§ **Instruction**: Only the number is wanted: how many lines in the data contain "rigid"?

§ **Task input**:
_ _ _ _ _ _ _
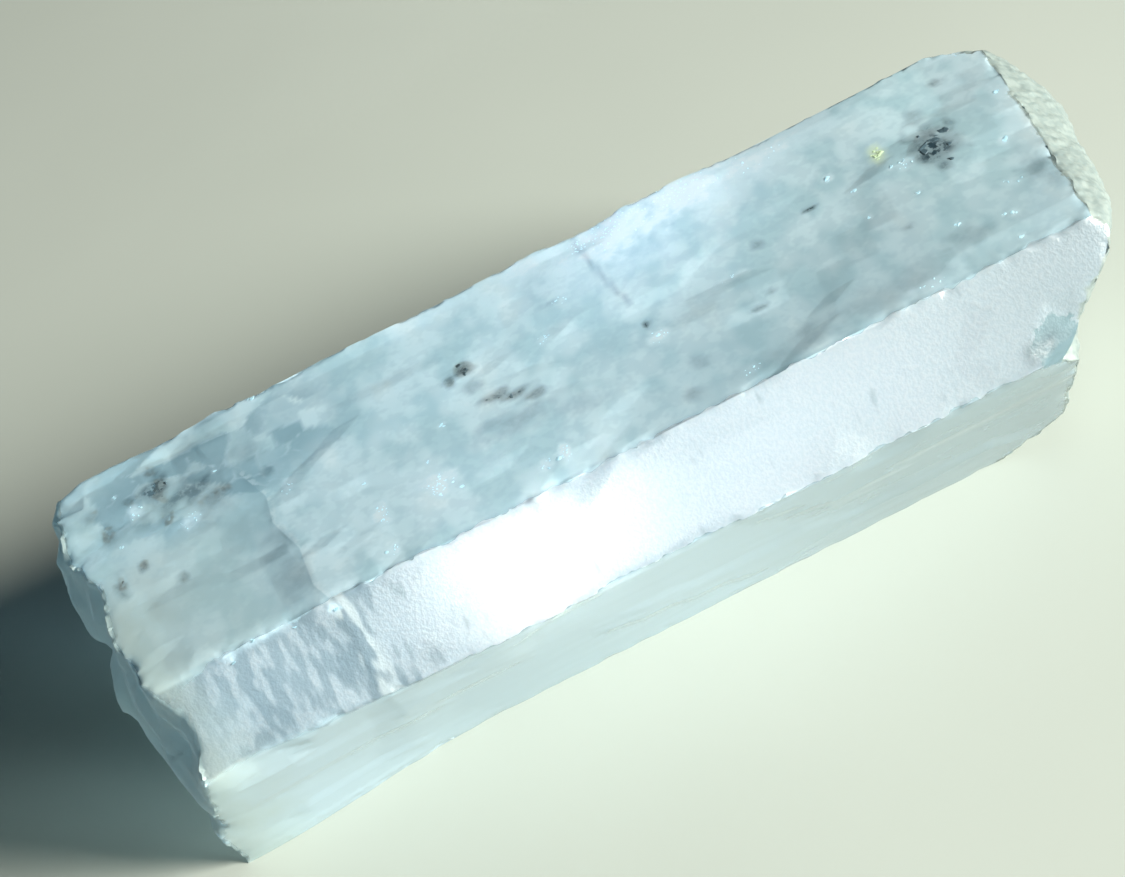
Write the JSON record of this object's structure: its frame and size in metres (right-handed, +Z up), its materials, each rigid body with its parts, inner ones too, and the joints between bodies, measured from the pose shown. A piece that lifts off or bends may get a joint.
_ _ _ _ _ _ _
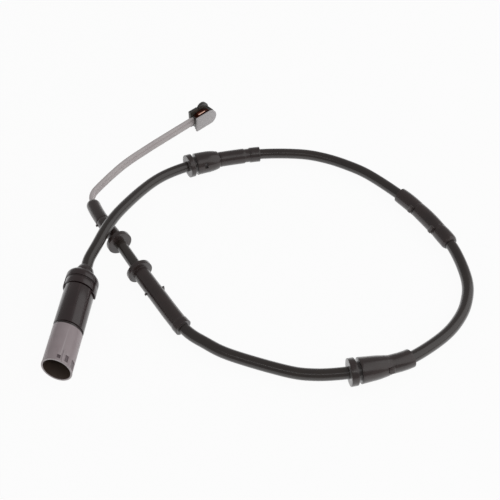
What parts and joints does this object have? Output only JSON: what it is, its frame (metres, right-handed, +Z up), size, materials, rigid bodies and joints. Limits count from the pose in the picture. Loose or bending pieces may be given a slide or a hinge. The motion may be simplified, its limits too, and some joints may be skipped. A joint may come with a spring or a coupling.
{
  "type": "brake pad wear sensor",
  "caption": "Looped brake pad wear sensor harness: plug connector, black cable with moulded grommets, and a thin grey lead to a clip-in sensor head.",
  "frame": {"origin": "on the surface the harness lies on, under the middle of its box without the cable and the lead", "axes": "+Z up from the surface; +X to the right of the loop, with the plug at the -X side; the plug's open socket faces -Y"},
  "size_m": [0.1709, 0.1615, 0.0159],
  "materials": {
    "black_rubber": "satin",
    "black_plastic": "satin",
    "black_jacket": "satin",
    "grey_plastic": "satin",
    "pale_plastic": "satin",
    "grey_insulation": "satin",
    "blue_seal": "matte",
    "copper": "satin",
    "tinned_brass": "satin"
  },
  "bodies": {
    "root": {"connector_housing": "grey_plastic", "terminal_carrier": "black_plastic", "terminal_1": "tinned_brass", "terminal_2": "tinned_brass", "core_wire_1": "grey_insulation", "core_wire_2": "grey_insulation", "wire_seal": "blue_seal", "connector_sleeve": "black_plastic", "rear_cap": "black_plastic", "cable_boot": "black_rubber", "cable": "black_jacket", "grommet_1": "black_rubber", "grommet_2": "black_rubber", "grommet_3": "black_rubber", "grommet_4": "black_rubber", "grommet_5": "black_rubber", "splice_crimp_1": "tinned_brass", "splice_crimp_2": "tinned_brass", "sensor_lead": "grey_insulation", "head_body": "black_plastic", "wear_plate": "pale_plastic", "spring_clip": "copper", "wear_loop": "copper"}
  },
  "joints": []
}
_ _ _ _ _ _ _
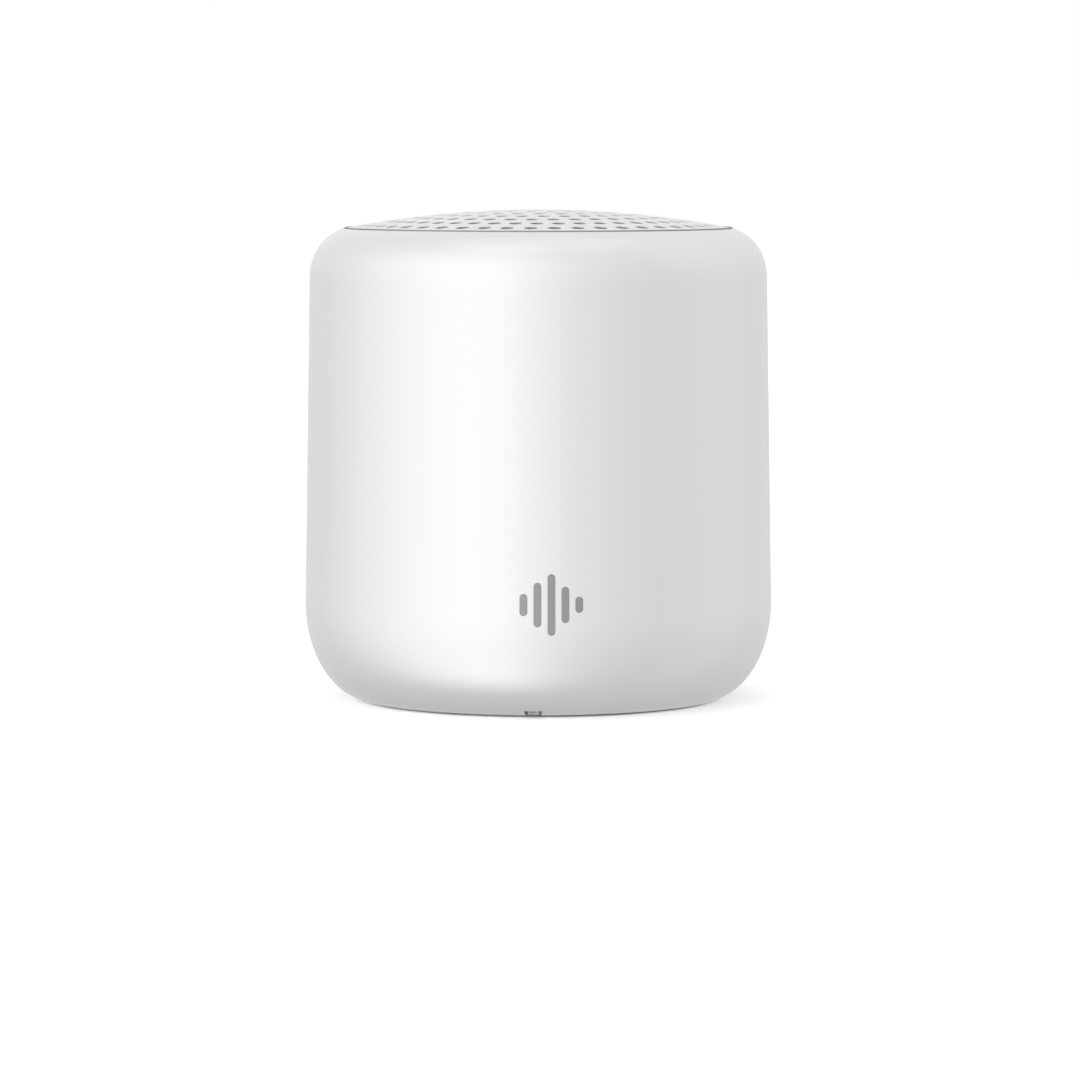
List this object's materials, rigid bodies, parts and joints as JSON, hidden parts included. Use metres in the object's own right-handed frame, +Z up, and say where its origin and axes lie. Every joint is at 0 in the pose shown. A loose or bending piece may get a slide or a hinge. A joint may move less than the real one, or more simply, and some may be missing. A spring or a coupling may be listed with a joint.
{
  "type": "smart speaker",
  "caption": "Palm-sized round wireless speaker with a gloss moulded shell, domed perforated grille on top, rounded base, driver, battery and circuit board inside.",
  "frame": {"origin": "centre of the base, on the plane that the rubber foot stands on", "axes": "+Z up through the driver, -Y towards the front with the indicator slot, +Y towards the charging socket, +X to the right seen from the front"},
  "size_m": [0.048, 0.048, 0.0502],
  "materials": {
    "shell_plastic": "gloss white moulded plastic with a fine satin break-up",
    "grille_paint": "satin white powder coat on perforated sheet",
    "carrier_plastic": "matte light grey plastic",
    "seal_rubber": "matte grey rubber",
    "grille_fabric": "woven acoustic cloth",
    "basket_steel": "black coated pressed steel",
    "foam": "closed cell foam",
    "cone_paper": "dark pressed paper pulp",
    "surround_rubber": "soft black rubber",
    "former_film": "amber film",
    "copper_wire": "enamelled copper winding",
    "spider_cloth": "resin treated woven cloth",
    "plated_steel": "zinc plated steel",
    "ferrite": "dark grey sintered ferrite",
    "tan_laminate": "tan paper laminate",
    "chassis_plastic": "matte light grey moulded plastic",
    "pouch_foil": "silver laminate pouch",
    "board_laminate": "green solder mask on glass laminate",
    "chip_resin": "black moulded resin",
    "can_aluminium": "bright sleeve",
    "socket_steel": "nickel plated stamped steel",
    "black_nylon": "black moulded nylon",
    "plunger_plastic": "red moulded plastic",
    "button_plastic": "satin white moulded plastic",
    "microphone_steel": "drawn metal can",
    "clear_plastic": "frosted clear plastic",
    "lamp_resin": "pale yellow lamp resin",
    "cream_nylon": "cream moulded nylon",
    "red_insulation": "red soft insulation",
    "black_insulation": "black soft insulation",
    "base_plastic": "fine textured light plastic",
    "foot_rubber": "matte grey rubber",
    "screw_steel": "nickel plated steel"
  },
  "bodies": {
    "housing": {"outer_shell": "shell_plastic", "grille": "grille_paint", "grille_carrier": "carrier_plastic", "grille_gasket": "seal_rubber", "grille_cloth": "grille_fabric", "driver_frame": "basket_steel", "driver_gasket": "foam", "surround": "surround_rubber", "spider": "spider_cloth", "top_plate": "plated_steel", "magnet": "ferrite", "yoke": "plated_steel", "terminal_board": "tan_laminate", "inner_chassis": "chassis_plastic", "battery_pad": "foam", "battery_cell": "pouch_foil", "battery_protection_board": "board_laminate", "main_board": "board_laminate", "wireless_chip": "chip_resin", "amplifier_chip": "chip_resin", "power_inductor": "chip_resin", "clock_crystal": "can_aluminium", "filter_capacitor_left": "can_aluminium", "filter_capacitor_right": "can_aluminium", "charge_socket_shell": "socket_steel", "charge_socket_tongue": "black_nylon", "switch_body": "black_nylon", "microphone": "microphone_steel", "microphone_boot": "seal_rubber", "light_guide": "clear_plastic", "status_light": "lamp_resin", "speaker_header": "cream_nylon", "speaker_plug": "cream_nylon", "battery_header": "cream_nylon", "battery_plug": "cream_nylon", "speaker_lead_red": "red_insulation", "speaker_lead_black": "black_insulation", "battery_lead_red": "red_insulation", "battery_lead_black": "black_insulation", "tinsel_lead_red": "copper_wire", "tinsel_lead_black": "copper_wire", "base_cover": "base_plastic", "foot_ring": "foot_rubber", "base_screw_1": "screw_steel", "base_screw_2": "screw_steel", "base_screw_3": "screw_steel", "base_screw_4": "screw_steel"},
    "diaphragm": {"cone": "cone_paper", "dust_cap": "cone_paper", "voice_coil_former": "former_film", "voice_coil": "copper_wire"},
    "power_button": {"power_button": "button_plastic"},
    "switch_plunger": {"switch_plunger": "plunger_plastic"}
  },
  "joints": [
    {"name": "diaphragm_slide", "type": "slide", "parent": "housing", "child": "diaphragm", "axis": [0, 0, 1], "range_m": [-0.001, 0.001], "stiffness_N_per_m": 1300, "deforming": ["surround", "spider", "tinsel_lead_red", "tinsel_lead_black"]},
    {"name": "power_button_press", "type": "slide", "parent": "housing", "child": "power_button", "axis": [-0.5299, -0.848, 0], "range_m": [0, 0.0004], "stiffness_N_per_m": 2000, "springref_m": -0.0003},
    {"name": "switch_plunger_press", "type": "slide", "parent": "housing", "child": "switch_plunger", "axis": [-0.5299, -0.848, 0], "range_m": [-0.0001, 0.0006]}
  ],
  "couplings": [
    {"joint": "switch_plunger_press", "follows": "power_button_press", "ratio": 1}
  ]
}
_ _ _ _ _ _ _
§ **Final result**: 3